= Dataset rows =

▬▬▬▬▬▬

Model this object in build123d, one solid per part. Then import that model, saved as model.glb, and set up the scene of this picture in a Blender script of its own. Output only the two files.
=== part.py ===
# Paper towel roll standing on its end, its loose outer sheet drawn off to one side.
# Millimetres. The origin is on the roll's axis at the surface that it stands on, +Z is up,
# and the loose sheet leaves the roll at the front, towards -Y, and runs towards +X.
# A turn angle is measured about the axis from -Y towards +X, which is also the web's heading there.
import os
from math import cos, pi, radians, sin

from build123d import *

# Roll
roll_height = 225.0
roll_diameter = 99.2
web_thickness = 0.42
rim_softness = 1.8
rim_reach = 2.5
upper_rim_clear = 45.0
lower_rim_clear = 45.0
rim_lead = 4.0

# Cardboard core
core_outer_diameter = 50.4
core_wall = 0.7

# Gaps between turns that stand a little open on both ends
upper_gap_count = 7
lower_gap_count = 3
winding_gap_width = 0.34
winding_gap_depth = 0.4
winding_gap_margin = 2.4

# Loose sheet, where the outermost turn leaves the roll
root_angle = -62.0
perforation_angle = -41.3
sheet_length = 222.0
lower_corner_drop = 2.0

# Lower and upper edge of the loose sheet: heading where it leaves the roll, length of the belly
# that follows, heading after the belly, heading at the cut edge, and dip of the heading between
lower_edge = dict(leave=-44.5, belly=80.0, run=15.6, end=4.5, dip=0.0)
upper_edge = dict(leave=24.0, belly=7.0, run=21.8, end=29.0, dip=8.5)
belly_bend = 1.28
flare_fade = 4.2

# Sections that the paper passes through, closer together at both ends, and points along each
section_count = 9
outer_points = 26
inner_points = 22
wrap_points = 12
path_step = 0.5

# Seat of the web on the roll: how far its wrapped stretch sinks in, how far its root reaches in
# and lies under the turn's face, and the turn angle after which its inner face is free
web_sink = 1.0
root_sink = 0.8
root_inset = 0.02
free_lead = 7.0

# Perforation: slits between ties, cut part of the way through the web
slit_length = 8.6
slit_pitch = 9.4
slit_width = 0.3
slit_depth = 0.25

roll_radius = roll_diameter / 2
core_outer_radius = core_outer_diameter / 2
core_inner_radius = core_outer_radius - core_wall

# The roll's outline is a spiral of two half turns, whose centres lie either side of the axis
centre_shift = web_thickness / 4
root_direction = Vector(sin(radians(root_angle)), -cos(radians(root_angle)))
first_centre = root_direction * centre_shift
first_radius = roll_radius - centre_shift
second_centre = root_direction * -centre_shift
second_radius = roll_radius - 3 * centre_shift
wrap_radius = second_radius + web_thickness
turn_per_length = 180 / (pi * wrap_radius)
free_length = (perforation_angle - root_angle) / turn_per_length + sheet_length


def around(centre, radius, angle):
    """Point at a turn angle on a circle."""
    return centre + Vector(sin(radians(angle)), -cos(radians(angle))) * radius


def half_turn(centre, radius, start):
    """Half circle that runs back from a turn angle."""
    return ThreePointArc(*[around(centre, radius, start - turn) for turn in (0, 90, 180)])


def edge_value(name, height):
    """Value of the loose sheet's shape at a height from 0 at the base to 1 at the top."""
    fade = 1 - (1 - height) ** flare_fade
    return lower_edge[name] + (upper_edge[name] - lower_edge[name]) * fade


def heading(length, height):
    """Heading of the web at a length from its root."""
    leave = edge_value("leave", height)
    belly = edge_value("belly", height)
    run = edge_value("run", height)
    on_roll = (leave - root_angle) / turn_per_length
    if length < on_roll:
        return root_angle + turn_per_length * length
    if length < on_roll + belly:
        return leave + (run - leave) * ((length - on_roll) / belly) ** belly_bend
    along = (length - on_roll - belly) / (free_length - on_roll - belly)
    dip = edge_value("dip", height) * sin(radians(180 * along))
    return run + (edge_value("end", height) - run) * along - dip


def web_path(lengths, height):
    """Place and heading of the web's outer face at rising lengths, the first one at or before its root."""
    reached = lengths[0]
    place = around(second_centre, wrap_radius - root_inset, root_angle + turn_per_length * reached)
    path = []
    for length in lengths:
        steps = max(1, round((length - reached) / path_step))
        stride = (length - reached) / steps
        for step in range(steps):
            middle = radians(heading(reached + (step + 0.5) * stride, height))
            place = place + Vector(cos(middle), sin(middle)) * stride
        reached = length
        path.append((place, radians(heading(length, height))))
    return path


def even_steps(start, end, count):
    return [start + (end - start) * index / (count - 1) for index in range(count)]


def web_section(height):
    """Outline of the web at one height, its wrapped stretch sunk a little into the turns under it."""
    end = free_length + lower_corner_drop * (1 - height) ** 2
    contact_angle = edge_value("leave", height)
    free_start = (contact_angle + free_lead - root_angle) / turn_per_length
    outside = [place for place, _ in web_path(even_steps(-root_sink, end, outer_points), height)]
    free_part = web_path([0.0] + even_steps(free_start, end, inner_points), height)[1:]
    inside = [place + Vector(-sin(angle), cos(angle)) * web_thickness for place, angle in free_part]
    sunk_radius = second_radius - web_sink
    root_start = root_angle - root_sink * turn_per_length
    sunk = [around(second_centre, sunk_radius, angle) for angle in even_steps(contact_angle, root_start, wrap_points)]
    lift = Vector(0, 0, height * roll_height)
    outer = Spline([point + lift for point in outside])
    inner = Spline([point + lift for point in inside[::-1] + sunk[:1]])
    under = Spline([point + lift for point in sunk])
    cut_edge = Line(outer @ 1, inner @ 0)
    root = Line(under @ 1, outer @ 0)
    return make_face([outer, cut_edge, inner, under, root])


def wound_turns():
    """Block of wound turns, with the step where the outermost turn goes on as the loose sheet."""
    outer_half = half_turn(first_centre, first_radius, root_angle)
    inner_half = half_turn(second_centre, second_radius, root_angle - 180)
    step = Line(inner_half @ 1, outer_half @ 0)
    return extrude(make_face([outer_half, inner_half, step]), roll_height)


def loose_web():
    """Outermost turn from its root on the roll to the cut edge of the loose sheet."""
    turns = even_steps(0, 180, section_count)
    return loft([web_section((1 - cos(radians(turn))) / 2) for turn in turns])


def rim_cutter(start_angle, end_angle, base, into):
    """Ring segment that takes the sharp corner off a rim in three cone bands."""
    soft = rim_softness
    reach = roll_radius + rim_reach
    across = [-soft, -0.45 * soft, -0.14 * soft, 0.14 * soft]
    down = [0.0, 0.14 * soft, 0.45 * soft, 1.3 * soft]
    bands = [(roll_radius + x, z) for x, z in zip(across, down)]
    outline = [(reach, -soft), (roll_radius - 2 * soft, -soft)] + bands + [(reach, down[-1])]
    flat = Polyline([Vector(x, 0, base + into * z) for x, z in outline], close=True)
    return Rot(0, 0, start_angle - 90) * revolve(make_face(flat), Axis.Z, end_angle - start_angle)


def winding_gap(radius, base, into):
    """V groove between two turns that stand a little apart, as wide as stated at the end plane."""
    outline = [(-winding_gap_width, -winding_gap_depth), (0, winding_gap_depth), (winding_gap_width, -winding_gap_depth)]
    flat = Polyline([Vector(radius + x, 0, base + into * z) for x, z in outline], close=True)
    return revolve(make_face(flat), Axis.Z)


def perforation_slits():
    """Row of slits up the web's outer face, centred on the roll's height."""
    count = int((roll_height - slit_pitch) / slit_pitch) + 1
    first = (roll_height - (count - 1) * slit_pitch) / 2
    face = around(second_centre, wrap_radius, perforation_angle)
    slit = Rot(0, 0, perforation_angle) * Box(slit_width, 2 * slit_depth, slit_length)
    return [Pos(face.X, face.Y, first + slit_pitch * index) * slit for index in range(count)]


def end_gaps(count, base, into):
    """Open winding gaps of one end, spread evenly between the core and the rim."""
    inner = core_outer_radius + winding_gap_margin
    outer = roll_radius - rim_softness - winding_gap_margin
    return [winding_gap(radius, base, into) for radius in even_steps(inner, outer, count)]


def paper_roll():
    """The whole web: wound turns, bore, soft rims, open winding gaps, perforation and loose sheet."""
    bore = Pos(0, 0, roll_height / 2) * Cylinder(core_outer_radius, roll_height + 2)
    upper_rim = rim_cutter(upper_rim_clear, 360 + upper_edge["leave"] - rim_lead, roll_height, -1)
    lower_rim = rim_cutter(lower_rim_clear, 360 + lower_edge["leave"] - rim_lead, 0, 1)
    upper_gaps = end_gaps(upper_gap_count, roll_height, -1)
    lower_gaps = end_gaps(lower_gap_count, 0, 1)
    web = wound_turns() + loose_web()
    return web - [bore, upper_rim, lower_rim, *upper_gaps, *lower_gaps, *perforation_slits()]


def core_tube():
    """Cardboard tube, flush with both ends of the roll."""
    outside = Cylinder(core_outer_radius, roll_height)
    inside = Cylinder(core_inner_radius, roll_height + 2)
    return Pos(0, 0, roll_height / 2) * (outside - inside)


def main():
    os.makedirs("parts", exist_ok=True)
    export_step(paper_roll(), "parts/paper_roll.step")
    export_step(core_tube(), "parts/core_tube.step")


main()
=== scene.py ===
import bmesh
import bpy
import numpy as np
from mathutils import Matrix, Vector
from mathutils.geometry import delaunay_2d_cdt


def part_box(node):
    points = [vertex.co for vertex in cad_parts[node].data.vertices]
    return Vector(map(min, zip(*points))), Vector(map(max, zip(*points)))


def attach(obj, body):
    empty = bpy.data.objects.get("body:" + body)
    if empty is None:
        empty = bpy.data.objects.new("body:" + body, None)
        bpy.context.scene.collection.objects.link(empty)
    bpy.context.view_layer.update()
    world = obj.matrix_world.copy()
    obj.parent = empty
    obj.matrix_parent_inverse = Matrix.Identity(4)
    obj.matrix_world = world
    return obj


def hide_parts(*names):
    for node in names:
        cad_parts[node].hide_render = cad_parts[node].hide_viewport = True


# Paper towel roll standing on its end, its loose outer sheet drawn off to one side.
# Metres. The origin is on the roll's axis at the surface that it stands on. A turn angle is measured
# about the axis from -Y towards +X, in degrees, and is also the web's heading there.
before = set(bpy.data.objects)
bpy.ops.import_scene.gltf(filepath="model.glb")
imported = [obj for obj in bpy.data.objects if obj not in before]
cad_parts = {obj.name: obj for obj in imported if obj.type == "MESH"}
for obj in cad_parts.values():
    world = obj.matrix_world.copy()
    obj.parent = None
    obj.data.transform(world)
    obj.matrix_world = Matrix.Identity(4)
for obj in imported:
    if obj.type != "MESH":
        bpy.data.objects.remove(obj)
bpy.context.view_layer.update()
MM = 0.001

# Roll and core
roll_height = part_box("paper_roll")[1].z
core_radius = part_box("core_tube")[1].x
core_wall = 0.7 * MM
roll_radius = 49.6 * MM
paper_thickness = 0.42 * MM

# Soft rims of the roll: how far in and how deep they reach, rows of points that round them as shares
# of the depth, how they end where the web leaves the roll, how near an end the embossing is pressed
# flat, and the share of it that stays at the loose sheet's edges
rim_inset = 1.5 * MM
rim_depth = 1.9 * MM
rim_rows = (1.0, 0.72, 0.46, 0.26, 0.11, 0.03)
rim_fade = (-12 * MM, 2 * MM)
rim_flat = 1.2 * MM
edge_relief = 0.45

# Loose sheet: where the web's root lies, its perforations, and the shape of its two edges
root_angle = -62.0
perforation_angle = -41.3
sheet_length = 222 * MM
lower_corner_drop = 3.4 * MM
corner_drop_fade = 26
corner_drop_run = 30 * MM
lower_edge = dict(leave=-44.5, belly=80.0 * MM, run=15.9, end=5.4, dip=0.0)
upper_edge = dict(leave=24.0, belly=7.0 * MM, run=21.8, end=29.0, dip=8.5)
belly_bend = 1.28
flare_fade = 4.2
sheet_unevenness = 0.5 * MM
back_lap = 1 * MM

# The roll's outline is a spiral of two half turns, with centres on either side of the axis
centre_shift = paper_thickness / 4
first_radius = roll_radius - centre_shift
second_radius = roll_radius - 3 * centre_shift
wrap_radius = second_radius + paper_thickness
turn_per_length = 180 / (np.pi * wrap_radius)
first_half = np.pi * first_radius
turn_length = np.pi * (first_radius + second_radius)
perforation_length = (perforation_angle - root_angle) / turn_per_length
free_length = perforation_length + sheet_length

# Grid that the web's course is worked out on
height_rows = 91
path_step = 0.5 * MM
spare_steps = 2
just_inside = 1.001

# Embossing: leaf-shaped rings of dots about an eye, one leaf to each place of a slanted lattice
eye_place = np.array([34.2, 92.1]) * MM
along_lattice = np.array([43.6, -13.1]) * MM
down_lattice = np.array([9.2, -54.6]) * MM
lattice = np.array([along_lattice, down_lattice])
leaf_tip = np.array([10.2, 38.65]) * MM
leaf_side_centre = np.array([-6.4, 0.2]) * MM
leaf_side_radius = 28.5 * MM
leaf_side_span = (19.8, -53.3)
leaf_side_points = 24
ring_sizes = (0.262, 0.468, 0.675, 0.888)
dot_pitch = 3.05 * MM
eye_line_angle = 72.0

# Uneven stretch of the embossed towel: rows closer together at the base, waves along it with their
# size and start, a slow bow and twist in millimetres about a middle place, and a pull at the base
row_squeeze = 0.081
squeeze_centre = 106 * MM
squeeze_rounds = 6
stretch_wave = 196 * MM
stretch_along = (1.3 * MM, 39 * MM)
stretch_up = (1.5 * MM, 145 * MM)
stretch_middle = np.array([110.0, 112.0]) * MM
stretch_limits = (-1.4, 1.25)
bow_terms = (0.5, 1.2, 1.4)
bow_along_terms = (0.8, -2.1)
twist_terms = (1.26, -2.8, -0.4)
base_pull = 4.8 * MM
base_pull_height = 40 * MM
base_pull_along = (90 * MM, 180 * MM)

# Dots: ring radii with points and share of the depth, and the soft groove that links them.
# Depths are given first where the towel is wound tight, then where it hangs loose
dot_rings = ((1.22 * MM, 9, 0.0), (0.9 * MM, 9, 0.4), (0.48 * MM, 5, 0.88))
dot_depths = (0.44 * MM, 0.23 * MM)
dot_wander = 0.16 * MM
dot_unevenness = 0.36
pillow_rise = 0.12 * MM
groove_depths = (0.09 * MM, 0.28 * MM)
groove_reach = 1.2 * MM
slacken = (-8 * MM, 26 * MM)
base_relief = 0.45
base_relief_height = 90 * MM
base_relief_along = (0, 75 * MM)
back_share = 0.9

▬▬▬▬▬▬

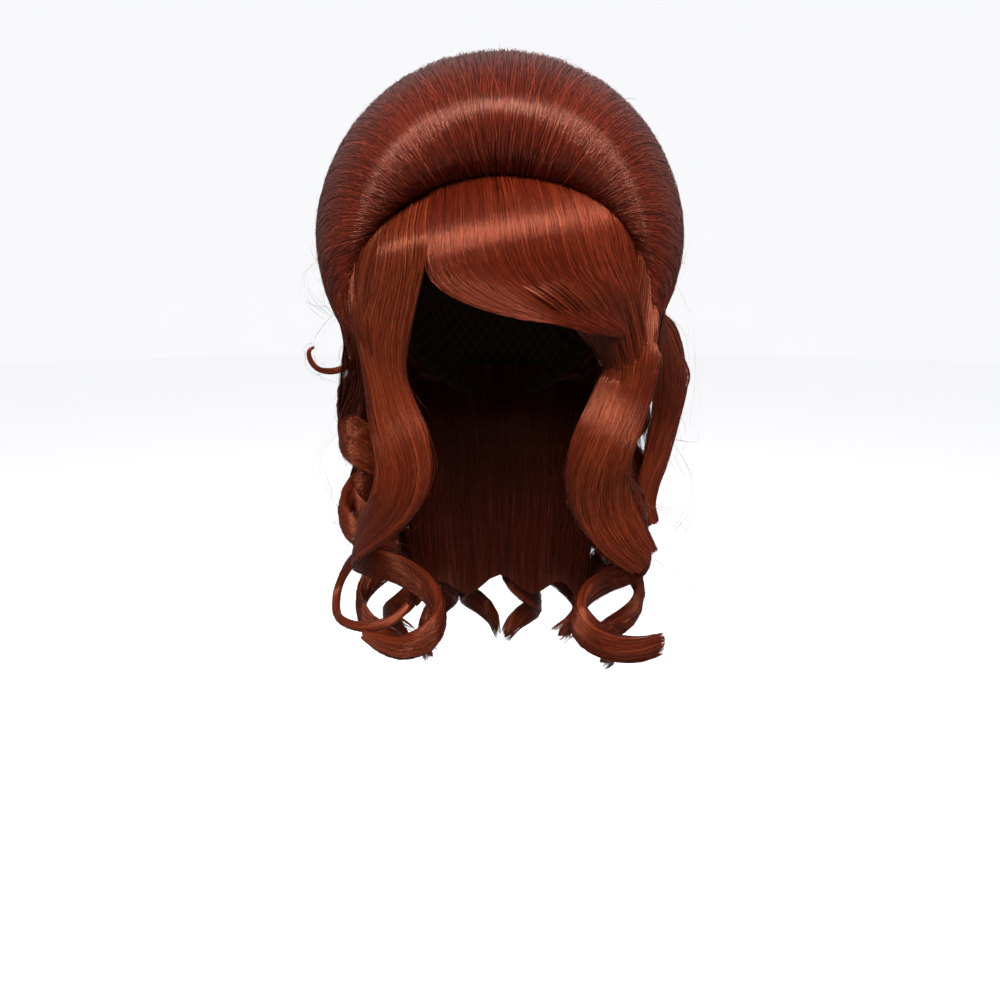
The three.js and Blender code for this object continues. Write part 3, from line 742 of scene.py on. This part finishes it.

▬▬▬▬▬▬

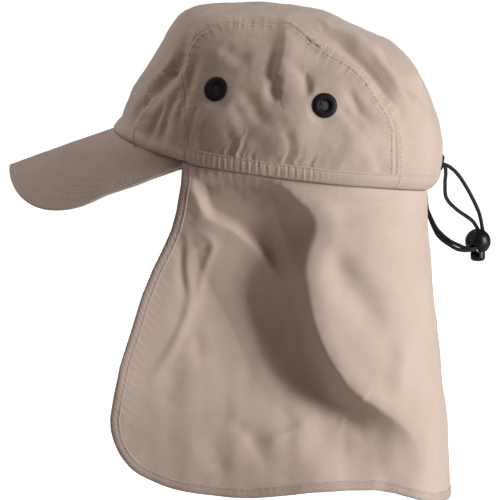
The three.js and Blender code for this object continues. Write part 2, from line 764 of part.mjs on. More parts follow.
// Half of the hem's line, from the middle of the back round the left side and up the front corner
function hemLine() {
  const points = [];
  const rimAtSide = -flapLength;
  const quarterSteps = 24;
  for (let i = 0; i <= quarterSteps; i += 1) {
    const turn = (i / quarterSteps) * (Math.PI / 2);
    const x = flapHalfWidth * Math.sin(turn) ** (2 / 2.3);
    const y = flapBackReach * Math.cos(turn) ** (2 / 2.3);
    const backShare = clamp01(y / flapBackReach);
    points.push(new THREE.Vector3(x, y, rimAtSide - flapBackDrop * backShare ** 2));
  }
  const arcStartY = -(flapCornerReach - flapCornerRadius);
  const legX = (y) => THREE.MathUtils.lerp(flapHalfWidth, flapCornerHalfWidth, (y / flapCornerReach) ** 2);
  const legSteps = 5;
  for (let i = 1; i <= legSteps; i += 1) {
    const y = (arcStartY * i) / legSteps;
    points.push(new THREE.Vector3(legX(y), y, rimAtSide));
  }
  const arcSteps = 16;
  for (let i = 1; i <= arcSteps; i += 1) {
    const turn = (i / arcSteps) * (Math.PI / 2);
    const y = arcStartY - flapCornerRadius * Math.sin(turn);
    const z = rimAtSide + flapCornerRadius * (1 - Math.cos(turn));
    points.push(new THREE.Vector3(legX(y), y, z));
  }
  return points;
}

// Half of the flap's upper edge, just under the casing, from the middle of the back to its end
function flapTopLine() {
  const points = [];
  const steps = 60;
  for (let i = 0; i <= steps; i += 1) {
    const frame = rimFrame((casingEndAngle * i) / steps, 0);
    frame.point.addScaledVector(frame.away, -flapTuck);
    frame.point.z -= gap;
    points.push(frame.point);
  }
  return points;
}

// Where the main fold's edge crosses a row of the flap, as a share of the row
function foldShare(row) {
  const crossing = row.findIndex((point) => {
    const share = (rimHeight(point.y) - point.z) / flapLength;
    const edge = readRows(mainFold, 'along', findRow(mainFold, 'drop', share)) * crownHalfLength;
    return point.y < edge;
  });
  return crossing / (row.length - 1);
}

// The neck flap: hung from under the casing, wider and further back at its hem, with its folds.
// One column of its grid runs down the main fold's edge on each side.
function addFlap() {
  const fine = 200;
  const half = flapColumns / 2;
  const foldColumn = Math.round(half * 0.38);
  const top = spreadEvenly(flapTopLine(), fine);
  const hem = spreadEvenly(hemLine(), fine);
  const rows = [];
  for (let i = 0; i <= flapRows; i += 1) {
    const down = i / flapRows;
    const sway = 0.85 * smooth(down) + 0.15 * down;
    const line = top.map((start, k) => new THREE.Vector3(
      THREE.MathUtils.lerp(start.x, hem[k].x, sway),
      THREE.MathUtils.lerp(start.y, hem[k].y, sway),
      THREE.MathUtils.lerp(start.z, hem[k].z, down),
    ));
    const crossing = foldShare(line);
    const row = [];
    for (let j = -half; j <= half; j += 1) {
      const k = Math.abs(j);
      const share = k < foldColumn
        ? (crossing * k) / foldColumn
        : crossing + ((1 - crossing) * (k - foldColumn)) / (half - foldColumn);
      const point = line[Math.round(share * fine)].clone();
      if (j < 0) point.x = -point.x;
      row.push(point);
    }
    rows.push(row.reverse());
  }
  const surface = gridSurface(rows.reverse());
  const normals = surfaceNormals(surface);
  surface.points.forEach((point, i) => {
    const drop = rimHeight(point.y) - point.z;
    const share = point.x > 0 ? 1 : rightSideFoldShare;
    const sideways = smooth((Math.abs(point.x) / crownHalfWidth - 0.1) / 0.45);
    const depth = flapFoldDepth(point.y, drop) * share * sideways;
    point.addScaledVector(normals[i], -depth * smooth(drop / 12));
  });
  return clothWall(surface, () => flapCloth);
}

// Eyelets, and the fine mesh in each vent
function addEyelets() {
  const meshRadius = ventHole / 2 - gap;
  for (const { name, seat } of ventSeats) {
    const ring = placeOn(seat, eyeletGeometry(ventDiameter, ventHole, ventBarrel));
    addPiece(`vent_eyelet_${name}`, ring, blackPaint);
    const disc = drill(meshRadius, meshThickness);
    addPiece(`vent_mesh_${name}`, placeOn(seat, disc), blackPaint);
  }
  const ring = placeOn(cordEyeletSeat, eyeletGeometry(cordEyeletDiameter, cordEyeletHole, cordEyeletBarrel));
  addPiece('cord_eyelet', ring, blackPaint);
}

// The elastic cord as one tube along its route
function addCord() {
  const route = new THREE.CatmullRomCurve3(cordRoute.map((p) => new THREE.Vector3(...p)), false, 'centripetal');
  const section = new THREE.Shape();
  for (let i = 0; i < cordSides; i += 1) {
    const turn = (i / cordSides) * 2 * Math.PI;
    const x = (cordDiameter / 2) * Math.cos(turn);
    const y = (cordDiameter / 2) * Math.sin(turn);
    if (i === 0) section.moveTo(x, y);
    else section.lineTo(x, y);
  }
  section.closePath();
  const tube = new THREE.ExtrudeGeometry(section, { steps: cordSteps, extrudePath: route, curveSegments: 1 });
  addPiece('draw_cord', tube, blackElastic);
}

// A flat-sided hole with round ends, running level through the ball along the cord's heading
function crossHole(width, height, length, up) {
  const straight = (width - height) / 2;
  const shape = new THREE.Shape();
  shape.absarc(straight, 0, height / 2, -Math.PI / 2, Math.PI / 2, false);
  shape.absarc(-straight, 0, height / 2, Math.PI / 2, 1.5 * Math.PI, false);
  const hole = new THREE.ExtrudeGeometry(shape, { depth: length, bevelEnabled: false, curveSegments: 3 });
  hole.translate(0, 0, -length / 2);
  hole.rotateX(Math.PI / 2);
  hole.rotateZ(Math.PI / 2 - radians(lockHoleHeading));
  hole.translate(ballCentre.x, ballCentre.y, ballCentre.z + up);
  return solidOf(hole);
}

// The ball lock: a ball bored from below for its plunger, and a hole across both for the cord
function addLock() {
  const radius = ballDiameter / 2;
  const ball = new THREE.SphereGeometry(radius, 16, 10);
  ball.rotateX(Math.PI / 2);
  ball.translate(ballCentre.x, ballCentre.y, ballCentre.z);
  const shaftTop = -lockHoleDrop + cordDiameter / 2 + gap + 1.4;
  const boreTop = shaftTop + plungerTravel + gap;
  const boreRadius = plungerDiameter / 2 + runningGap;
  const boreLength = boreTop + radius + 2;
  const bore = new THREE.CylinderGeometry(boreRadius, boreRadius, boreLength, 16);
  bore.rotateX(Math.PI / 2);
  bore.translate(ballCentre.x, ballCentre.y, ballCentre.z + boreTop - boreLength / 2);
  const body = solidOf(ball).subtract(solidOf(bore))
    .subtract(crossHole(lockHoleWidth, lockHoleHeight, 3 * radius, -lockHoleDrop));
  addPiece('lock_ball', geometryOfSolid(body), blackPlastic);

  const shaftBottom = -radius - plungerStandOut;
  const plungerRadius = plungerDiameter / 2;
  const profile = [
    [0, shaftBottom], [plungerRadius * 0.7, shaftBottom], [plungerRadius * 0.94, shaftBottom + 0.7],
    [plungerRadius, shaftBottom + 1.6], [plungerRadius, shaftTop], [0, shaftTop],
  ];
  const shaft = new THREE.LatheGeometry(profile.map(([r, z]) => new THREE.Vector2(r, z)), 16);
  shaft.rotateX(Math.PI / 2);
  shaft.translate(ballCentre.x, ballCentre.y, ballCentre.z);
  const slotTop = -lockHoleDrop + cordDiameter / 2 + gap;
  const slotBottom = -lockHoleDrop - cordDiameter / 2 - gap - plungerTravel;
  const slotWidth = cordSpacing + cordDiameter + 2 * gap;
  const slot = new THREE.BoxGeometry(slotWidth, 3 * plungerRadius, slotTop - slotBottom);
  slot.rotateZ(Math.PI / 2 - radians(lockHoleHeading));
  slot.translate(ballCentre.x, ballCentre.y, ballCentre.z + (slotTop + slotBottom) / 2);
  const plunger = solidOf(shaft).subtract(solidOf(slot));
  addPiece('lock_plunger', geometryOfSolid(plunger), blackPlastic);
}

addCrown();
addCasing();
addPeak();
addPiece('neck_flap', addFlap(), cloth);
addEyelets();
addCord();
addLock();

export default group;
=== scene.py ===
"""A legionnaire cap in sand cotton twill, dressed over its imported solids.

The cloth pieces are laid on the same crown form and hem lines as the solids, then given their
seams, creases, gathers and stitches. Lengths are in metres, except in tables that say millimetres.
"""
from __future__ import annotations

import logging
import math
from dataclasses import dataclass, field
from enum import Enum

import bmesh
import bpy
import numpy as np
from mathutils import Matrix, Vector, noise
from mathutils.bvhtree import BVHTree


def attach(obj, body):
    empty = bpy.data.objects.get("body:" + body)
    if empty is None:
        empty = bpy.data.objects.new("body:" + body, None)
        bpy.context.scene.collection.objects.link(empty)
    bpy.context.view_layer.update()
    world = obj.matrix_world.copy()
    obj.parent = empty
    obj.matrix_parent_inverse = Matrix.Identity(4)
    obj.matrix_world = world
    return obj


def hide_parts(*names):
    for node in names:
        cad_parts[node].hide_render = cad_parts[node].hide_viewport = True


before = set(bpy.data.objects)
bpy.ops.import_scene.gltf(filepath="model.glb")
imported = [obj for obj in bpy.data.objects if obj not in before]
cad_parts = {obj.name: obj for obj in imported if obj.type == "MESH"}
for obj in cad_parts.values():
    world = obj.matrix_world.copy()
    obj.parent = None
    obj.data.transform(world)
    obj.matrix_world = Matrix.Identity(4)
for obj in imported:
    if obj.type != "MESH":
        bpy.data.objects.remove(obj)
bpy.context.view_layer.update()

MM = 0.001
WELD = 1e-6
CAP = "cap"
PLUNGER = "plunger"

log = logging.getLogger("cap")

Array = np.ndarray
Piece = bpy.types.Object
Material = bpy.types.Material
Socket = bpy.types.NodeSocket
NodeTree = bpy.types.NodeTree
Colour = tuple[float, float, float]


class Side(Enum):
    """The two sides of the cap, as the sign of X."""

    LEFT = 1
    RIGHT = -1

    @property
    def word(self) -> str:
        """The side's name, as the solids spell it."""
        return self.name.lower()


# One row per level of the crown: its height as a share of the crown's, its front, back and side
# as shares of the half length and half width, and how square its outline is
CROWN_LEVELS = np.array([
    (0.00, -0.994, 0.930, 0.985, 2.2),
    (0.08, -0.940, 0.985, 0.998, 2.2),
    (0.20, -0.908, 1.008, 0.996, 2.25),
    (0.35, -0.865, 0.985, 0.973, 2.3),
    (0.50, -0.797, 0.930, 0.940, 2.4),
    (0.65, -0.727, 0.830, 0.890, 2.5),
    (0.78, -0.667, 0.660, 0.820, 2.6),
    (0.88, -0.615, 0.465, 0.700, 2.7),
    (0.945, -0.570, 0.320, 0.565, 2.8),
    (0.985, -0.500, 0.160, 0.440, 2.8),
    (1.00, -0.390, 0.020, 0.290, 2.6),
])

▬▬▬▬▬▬

= Short exercise =
Within the listing above, the range opens at the line with "inside = Cylinder(core_inner_radius, roll_height" and closes at the line with "zip(*points))), Vector(map(max, zip(*points)))". Reproduce exactly the lines of that range, including both ends.

= Answer in full =
    inside = Cylinder(core_inner_radius, roll_height + 2)
    return Pos(0, 0, roll_height / 2) * (outside - inside)


def main():
    os.makedirs("parts", exist_ok=True)
    export_step(paper_roll(), "parts/paper_roll.step")
    export_step(core_tube(), "parts/core_tube.step")


main()
=== scene.py ===
import bmesh
import bpy
import numpy as np
from mathutils import Matrix, Vector
from mathutils.geometry import delaunay_2d_cdt


def part_box(node):
    points = [vertex.co for vertex in cad_parts[node].data.vertices]
    return Vector(map(min, zip(*points))), Vector(map(max, zip(*points)))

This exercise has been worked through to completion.